Вот два случая, характеризующие его отношения, о которых тогда долго и много говорилось в Рязани.
Раз один столоначальник, человек немолодой, безусловно честный, но в то же время и безусловно безграмотный, поднес Салтыкову к подписи бумагу по довольно важному делу. Прежде составлявшиеся им бумаги Салтыков частенько рвал и затем, ворча и ругаясь, сам писал их. Бедняга был уже не раз в таком положении и, будучи человеком “амбиционным”, вошел в кабинет довольно взволнованным. Салтыков прочел бумагу раз, другой, поднял в изумлении плечи и воскликнул:
– Что это такое вы тут намудрили?
– Доклад-с, ваше превосходительство! – отвечал тот, волнуясь еще более.
– Доклад!! Ахинея-с, а не доклад. Тут ни один дьявол не разберет вашего доклада. Вы-то понимаете сами, что написали?
– Я понимаю-с, ваше превосходительство! – сконфуженно сказал столоначальник. Салтыков вспыхнул:
– Ну, в таком случае, батюшка, извините, – один из нас несомненный дурак.
Чиновник обиделся и сказал что-то о своем самолюбии. Салтыков тоже сконфузился, взял его за руку, усадил, прочитал бумагу и спросил – можно ли понять? Чиновник согласился, что нельзя, простил обиду и сознался, что бумаги для него всегда были “делом темным”, так как он служил все по счетоводству, более 25 лет служил и столоначальником стал за свое старшинство. Узнав это, Салтыков обещал и вскоре нашел ему более подходящее место; а чиновник всю жизнь рассказывал про этот случай и в Михайлов день всегда служил молебен за Салтыкова.

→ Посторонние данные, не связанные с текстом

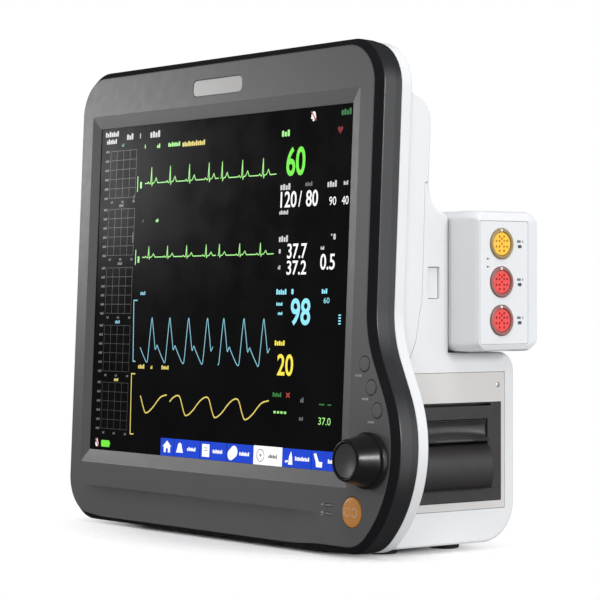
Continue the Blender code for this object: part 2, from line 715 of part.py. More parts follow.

Другой случай был с экзекутором губернского правления, когда Салтыков заменял уехавшего в отпуск губернатора. В страшную снежную бурю старик экзекутор, по установленному обычаю, явился к нему с рапортом, что в губернском правлении “все обстоит благополучно”, а тот, увидев, что старик опушен снежинками и весь синий, дрожит от холода, принялся его отогревать чаем с ромом, совершенно забыв о рапорте, и в конце концов сказал ему, чтобы тот в другой раз не рапортовал в такую погоду, так как он и сам знает, что “ни мятежа, ни глада, ни мора в губернском правлении быть не может”.